Stephan Meyer, an associate professor of astronomy and astrophysics at Chicago, is an experimentalist who was part of the COBE satellite mission and is on the MAP team as well. The detectors on MAP, Meyer explains, are not the most sensitive. But the probe will have an advantage by virtue of the place from which it will view the sky. After launch in August 2000, MAP will take three months to fly to a spot known as L2, the second Lagrange point. L2 is on the Earth-sun line, but outside Earth’s orbit. The satellite will keep perfect time with the Earth as it orbits the sun, keeping its backside toward both. On the side away from the sun, Meyer explains, the optics will cool to some 60 or 70 kelvin and not change temperature at all. That thermal stability is the key to precise measurement, Meyer says.

The antennas will sweep the sky in a searchlight pattern that “kind of looks like a spirograph between an inner and outer circle,” Meyer says. The outer circle is 180 degrees, so MAP will look at half of the sky, except for the piece right in the middle. “The whole pattern gets repeated every hour or hour and a half, during which we’ve only seen about 40 percent of the sky,” Meyer says. But because the Earth is moving around the sun, the center blind spot sweeps around, so that in a year MAP will see the whole sky.

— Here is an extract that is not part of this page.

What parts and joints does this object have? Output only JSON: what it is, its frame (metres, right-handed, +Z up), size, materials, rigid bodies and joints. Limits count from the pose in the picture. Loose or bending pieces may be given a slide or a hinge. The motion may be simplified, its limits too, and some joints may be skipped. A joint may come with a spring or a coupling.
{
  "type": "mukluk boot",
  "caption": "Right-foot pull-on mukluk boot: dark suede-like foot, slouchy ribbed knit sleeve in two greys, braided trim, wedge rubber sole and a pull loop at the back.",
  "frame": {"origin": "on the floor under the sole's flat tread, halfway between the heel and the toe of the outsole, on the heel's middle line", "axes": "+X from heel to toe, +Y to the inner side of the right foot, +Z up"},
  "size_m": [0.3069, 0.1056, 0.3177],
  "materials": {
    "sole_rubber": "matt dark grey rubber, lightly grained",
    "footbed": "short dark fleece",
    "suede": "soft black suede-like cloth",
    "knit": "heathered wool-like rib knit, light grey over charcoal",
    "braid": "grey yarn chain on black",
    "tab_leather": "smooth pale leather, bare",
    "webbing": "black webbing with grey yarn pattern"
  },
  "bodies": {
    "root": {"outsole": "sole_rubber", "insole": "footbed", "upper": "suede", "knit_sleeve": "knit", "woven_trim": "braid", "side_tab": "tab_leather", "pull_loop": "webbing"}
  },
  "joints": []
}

Even the prospect of MAP’s results has Michael Turner almost dancing on air: “By measuring the tiny 10-microkelvin variations in the temperature, we’ll be able to determine omega. That’s just mind-boggling. It’s been so hard weighing the universe, and all I can tell you is that there’s more than 20 percent of critical density. All of a sudden, we’re going to get [omega] to within 1 percent.”

Yet another probe, a project of the European Space Agency called Planck, is planned for launch five years after MAP. It will boast a beam width of only 0.1 degree. Meyer, who is helping develop the detectors for Planck, says the probe will take measurements at several frequencies to remove interference from the galaxy’s dust emission. “Planck is a much more complicated satellite,” than MAP, he adds, “costing easily five times as much, to do the ultimate experiment.” MAP is very “aimed” at the cold dark matter picture, Meyer says. “If it turns out that the cold dark matter picture is right and everything fits in perfectly, then MAP will have made the important discoveries,” he says. With a scientist’s skepticism, he adds, “I’m guessing that’s just not so. And if MAP doesn’t prove the existence of cold dark matter, Meyer notes, it will not be able to specifically finger any of the other models.

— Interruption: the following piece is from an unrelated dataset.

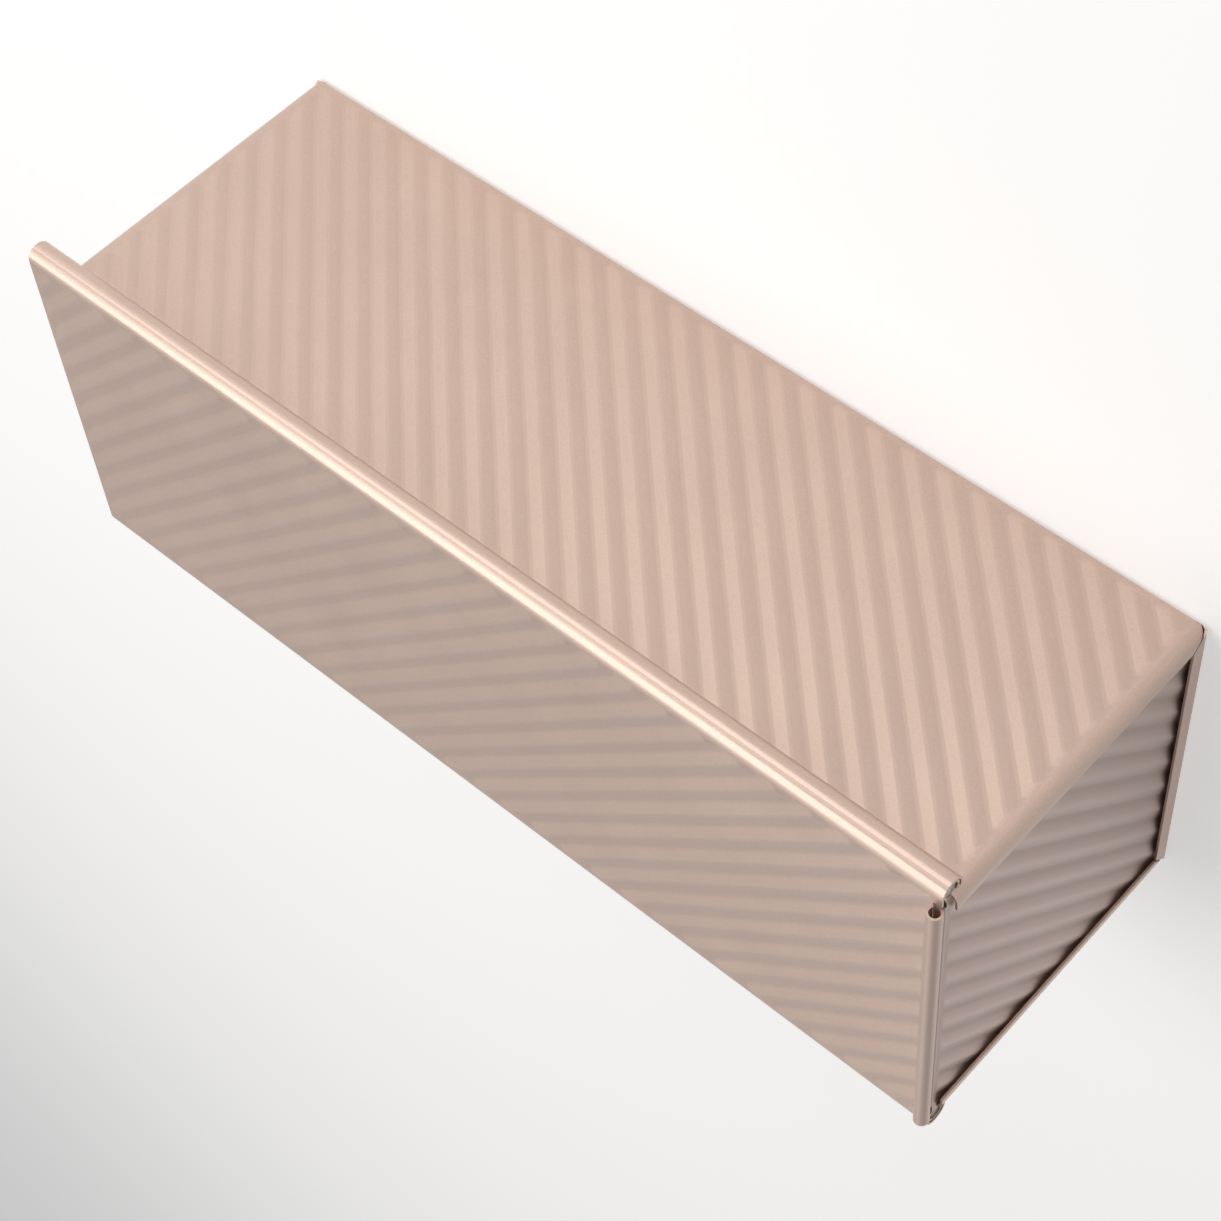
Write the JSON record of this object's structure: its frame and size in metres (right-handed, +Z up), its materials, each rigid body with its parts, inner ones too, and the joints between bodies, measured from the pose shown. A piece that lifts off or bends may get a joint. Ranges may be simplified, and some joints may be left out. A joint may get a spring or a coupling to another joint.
{
  "type": "pullman loaf pan",
  "caption": "Long box-shaped loaf pan of diagonally fluted sheet steel with folded ends, rolled rims and a lid that slides on along the rims.",
  "frame": {"origin": "middle of the base, on the plane that the pan rests on", "axes": "+Z up and out of the pan's mouth; +X along the length, towards the lid's grip curl; +Y towards the front long side"},
  "size_m": [0.339, 0.1282, 0.1144],
  "materials": {
    "coated_sheet": "satin champagne non-stick coating with fine speckle",
    "wire_steel": "drawn wire, matt"
  },
  "bodies": {
    "pan": {"pan_body": "coated_sheet", "end_wall_left": "coated_sheet", "end_wall_right": "coated_sheet", "rim_wire_front": "wire_steel", "rim_wire_back": "wire_steel"},
    "lid": {"lid": "coated_sheet"}
  },
  "joints": [
    {"name": "lid_slide", "type": "slide", "parent": "pan", "child": "lid", "axis": [1, 0, 0], "range_m": [0, 0.34]}
  ]
}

“I believe MAP will fly,” Meyer continues. “It will answer the burning questions of the moment, but it will pose a whole new set. Planck is going to be poised, five years later, just perfectly—we will have digested the questions of MAP, and Planck will be stepping in to answer those.”

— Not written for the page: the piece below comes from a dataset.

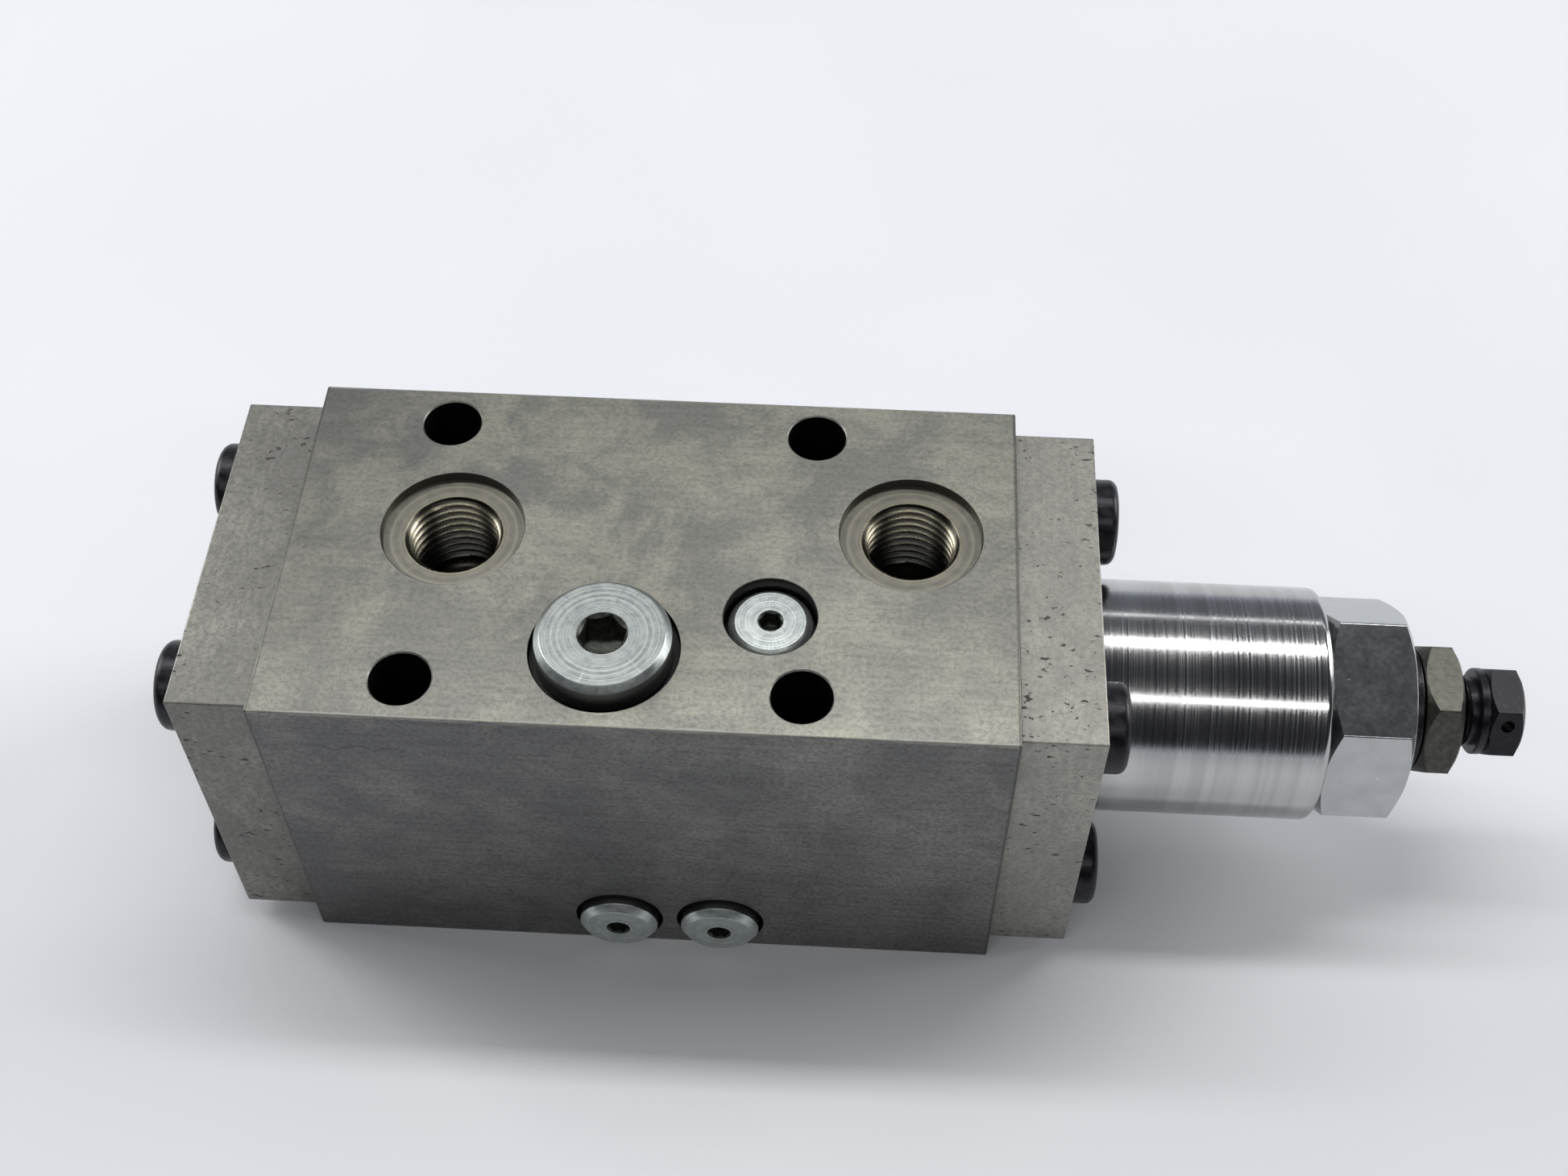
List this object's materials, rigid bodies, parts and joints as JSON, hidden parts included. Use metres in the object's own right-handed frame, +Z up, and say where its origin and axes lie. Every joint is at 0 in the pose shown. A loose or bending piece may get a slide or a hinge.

If definitive satellite results—from either MAP or Planck—indicate that omega does equal 1, can the cosmologists just go home? The nature of cosmic inflation virtually insures that the universe will then be even more rich with possibilities than it is now. “If you prove inflation takes place, I think you make a very strong case that there is no beginning, there is no end,” Turner says, “for the following reason: What we call the Big Bang is just the beginning of our inflationary patch or region. It’s just when it took off. And if inflation took place once, it probably is taking place constantly—not in our neck of the woods, but somewhere. And it could well be that these regions that inflate develop very differently—as differently as you can possibly imagine. It could be that they have different numbers of spatial dimensions, or that they have different realizations of the laws of physics.”

Meyer too believes that even a conclusive value for omega may not foretell an ultimate fate. “How do we know that there isn’t a larger-scale force than gravity?” he asks. “Suppose you lived in a universe hot enough to be generating nuclei. You wouldn’t know about gravity, because it’s so weak at nuclear scales. You form the light elements, and that’s it,” he says. “You would be unaware of the existence of any force that could change them. You would despair that the nuclei are stable, and you don’t know the best is yet to come: You’ll form stars, galaxies, clusters, planets, and, by God, people. You could not predict people if you did not know about gravity,” he observes. After all, it takes gravity to make stars, and stars to make carbon.

And if the little nuclear guy could not see gravity, Meyer asks, “how can we be sure we have yet seen all the scales of structure and the dominant force of the universe? How do we know there isn’t something to come, that will follow what we perceive as a cold death? We should be careful not to be smug—the answer may lie beyond.”